Enfin, le soutien financier de la famille Princière est sans doute un peu plus marchandé car la manne pétrolière s’est singulièrement amenuisée au cours des deux dernières années.

De là à imaginer que James Hogan paie le prix de ce qui est pour le moment un échec, il n’y a qu’un pas même si la direction du Groupe Etihad et son actionnariat expliquent que son retrait fait partie d’une stratégie soigneusement décidée depuis 2 ans et préparée avec soin.

Sauf que dans ce cas-là, le remplaçant de James Hogan aurait été désigné alors que la sélection du futur patron du Groupe n’est toujours pas faite.

L’affaire est certainement très compliquée. En fait les acquisitions ont été faites sans que l’on puisse bien discerner une vision très claire, sauf à vouloir afficher un bilan du Groupe aussi important que celui d’Emirates.

Quelle que soit la bonne volonté et la qualité du responsable des participations : Bruno Matheu, ancien dirigeant d’Air France/KLM au plus haut niveau, on voit mal comment ce dernier peut imposer une culture commune à des Allemands, Italiens, Serbes, Indiens, Seychellois, Australiens, voire Suisses. C’est tout simplement mission impossible.

[3]Or les compagnies en difficulté tendent la main auprès de leur actionnaire de référence chaque fois qu’elles ont des difficultés à assurer les fins de mois.

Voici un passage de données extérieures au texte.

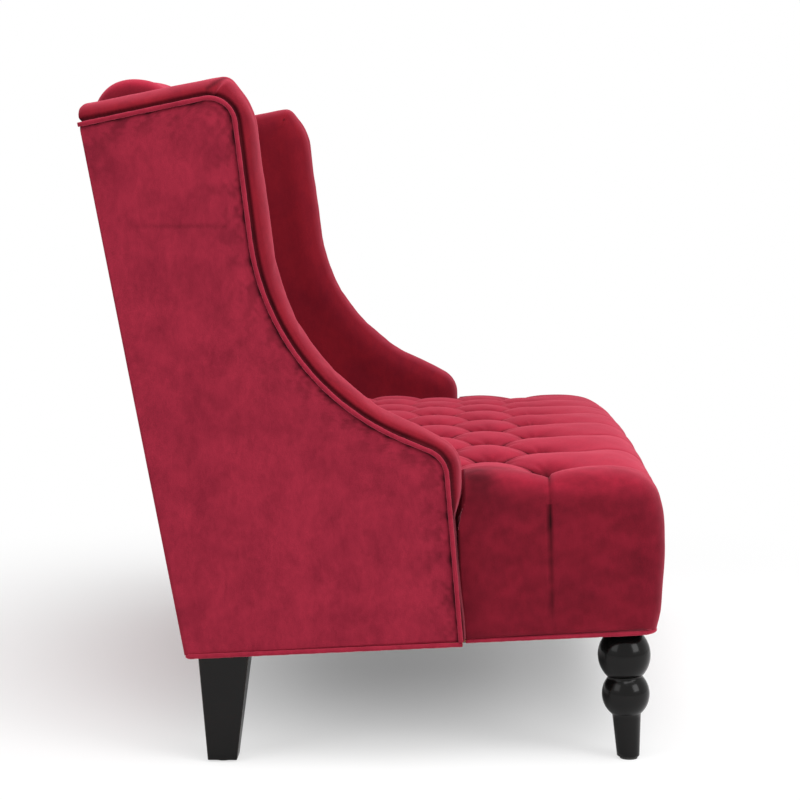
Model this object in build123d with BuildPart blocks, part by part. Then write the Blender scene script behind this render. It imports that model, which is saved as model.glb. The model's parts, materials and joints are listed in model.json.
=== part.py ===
"""High back settee: a T-shaped diamond-tufted seat, a rolled tufted back, swept wings and four legs.

Millimetres. +X runs along the settee, the front faces -Y and +Z is up. The origin is on the floor,
midway along the settee and midway from front to back. Left and right are as seen from the front.
"""
from build123d import *
from math import cos, radians, sin, sqrt, tan
import os

# Overall sizes
WIDTH = 1270.0
HALF = WIDTH / 2
SIDE_THICKNESS = 92.0                # from the outer welt to the inner face of an arm
BASE_TILT = 2.89                     # the base falls towards the rear, degrees
BASE_HEIGHT = 173.8                  # underside of the base at mid depth
RECLINE = 10.55                      # the outside back leans rearwards, degrees
REAR_FOOT = (274.5, 159.9)           # lower end of the outside back, y and z

# Cloth edges
WELT_RADIUS = 3.3
WELT_TOP = 2 * WELT_RADIUS
PANEL_THICKNESS = 5.0
BACK_CLOTH = 5.0
COVER_GAP = 0.3                      # clearance where two covers meet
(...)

Oh bien sûr les opérations des transporteurs concernés ont été orientées vers le « hub » d’Abu Dhabi, mais le chiffre d’affaires supplémentaire apporté ne justifie pas les efforts économiques qu’il faut consentir pour les maintenir à flot.

Alors que va-t- il se passer ? Je ne suis pas dans le secret des dieux, mais on peut cependant discerner des pistes de réflexion sérieuses.

Il semble que la première priorité consiste à se débarrasser du dossier berlinois. C’est pourquoi un rapprochement important a été entamé avec Lufthansa, seule porte potentielle de sortie.

Ce sera difficile et cela passera par le démantèlement progressif d’Air Berlin, ce qui a d’ailleurs commencé. Cela aura également pour conséquences d’éloigner Etihad Airways d’un possible rapprochement avec Air France/KLM, dont on avait pourtant beaucoup parlé l’année dernière.

Restera à voir comment le dossier italien sera traité une fois l’affaire allemande résolue ou en voie de résolution.

Il faudra beaucoup de doigté au futur CEO du Groupe Etihad pour mener à bien ce qui ressemble tout de même beaucoup à un sérieux changement de stratégie. Pendant un certain temps Etihad Airways sera affaiblie même si elle doit rebondir.

Voilà qui fera bien les affaires des concurrents du Golfe : Emirates et Qatar Airways.